■ **Exercise directions**: Identify each line below containing the string "bends" and copy it.

■ **Data shown**:

● ● ● ● ●

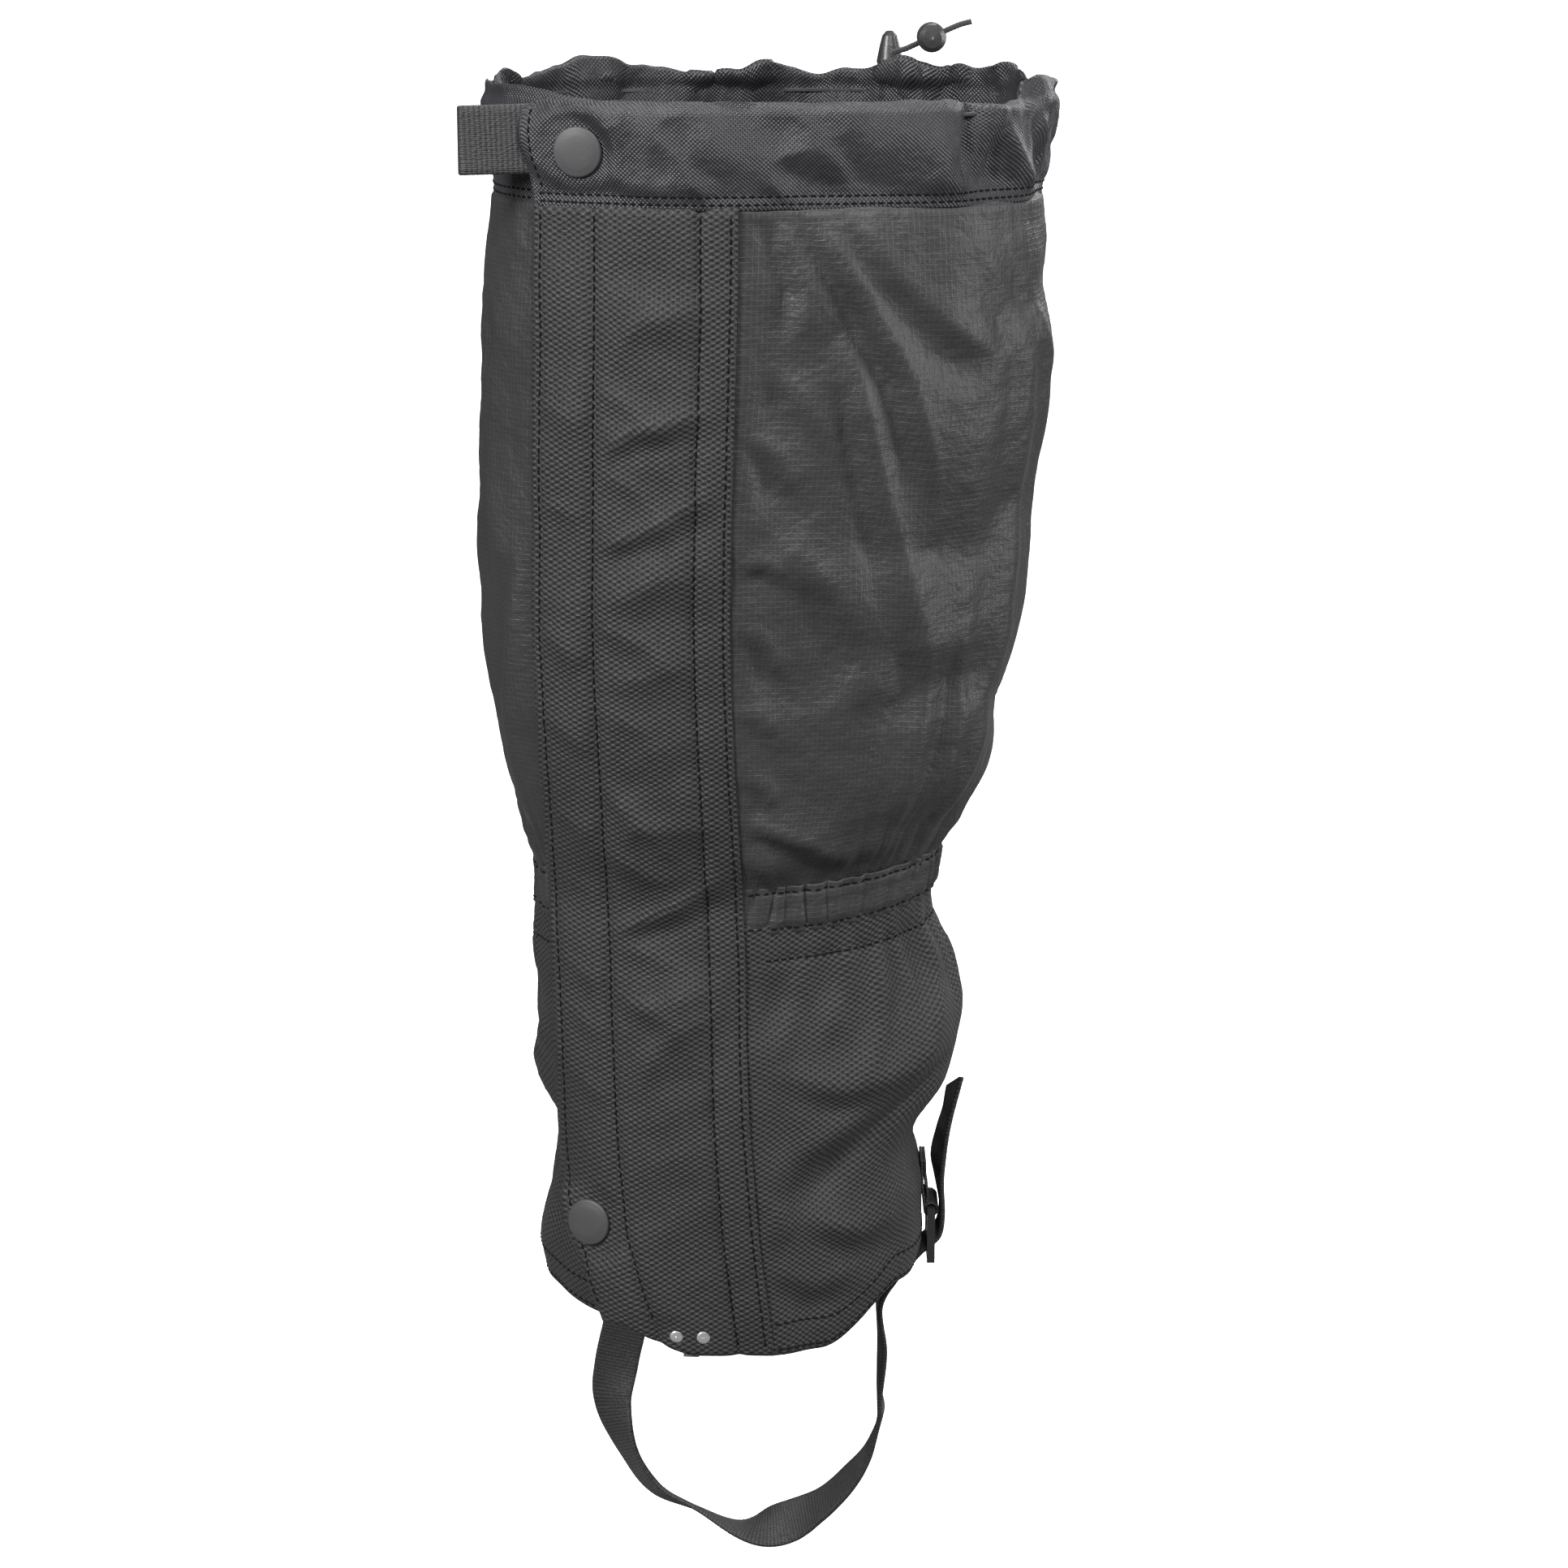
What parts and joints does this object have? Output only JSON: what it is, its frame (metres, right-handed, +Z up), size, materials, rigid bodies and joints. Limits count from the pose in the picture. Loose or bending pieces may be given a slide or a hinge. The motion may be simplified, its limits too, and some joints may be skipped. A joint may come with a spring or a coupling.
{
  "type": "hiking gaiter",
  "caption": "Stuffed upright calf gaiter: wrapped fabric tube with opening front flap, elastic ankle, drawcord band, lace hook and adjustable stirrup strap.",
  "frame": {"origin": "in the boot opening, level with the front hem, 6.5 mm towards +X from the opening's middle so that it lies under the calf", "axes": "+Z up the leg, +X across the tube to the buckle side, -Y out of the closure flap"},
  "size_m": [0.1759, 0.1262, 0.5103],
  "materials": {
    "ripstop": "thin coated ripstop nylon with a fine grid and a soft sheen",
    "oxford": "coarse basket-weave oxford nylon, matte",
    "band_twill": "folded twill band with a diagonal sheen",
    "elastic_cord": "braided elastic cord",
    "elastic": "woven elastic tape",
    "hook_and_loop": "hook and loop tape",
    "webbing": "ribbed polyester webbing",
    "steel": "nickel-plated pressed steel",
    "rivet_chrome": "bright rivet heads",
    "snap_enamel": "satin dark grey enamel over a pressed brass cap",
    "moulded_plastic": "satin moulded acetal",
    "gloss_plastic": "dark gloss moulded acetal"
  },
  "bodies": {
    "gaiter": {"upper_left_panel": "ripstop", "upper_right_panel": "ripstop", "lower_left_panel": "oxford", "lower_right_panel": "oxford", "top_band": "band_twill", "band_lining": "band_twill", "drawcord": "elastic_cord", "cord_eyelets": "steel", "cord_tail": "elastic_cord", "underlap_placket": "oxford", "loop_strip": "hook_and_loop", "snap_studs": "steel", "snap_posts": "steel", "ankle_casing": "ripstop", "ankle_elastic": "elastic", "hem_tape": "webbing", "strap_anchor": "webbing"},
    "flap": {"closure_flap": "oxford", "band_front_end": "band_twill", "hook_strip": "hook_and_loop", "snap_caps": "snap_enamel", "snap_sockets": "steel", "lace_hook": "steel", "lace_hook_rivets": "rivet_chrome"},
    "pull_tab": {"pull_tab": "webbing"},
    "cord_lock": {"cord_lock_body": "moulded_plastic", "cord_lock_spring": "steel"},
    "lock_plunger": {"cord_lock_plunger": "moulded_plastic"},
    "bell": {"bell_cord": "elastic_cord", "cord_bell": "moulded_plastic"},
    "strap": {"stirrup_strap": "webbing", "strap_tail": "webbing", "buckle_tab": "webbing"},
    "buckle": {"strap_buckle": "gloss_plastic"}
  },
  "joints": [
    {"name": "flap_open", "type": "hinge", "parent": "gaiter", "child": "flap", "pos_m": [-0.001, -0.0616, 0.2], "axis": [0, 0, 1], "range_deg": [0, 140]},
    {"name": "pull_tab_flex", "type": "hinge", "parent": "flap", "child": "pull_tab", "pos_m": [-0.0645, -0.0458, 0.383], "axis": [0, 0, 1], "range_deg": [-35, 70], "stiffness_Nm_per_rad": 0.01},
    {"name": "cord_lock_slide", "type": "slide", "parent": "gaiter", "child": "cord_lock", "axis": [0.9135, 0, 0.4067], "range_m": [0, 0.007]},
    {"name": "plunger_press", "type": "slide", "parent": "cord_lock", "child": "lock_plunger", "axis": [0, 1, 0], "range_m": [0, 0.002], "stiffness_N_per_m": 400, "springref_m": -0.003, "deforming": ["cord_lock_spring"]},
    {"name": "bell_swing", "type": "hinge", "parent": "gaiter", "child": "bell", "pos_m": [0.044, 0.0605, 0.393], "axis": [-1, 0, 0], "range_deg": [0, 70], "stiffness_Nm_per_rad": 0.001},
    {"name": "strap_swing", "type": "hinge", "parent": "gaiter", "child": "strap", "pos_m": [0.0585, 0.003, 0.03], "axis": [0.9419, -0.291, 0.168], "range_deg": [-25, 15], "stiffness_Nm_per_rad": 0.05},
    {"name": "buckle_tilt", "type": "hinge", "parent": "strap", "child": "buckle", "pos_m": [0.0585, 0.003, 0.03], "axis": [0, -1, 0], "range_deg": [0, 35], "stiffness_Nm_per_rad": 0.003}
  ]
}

● ● ● ● ●

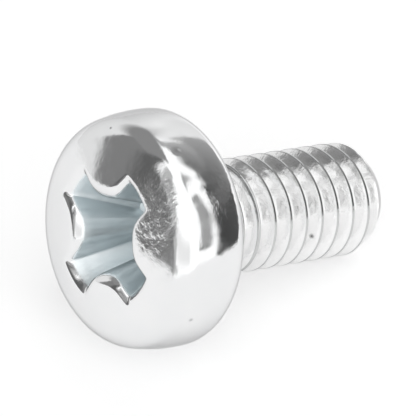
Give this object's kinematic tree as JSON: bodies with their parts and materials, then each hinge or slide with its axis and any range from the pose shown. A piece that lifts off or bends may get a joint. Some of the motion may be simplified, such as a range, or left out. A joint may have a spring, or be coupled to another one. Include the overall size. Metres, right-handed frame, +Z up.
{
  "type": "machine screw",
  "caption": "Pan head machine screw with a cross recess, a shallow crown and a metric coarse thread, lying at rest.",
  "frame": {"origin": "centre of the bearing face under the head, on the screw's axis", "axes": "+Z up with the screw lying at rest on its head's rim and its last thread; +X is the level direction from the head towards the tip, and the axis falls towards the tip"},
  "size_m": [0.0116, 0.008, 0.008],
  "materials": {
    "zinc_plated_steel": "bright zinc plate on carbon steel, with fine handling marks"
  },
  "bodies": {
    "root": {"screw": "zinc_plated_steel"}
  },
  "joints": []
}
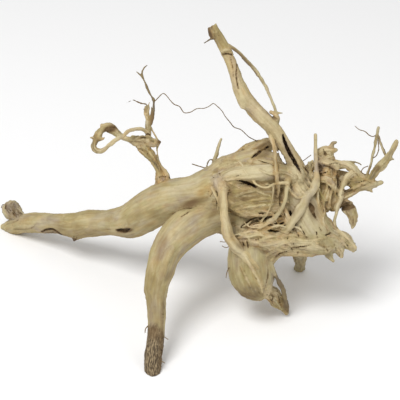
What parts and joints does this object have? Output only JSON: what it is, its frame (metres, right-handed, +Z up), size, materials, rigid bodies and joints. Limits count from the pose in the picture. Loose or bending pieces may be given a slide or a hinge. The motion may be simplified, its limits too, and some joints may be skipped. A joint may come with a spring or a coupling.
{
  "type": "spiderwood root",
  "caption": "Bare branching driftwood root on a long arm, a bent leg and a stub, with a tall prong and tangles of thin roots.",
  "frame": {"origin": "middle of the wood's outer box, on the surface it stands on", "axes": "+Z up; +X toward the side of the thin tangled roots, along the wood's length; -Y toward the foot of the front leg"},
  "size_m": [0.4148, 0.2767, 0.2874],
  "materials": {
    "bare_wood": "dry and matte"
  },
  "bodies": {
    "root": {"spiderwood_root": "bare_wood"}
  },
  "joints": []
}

● ● ● ● ●

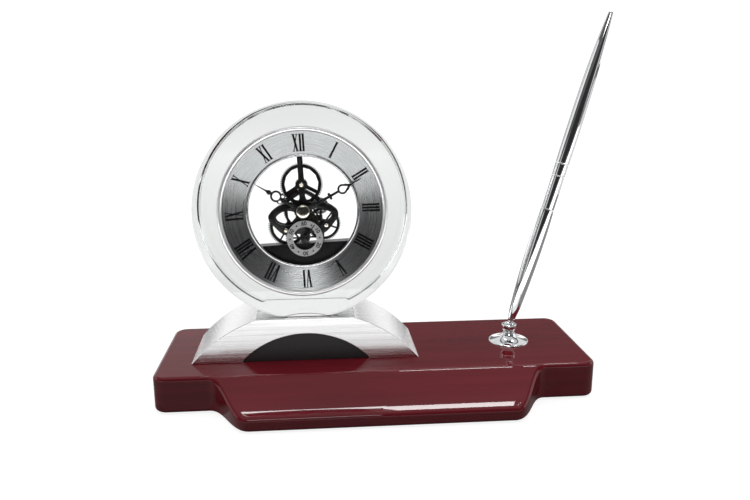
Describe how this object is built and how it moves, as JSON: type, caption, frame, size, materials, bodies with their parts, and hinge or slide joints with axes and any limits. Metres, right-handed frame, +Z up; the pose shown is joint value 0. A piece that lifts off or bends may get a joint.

● ● ● ● ●

■ **Correct result**:
Give this object's kinematic tree as JSON: bodies with their parts and materials, then each hinge or slide with its axis and any range from the pose shown. A piece that lifts off or bends may get a joint. Some of the motion may be simplified, such as a range, or left out. A joint may have a spring, or be coupled to another one. Include the overall size. Metres, right-handed frame, +Z up.
Describe how this object is built and how it moves, as JSON: type, caption, frame, size, materials, bodies with their parts, and hinge or slide joints with axes and any limits. Metres, right-handed frame, +Z up; the pose shown is joint value 0. A piece that lifts off or bends may get a joint.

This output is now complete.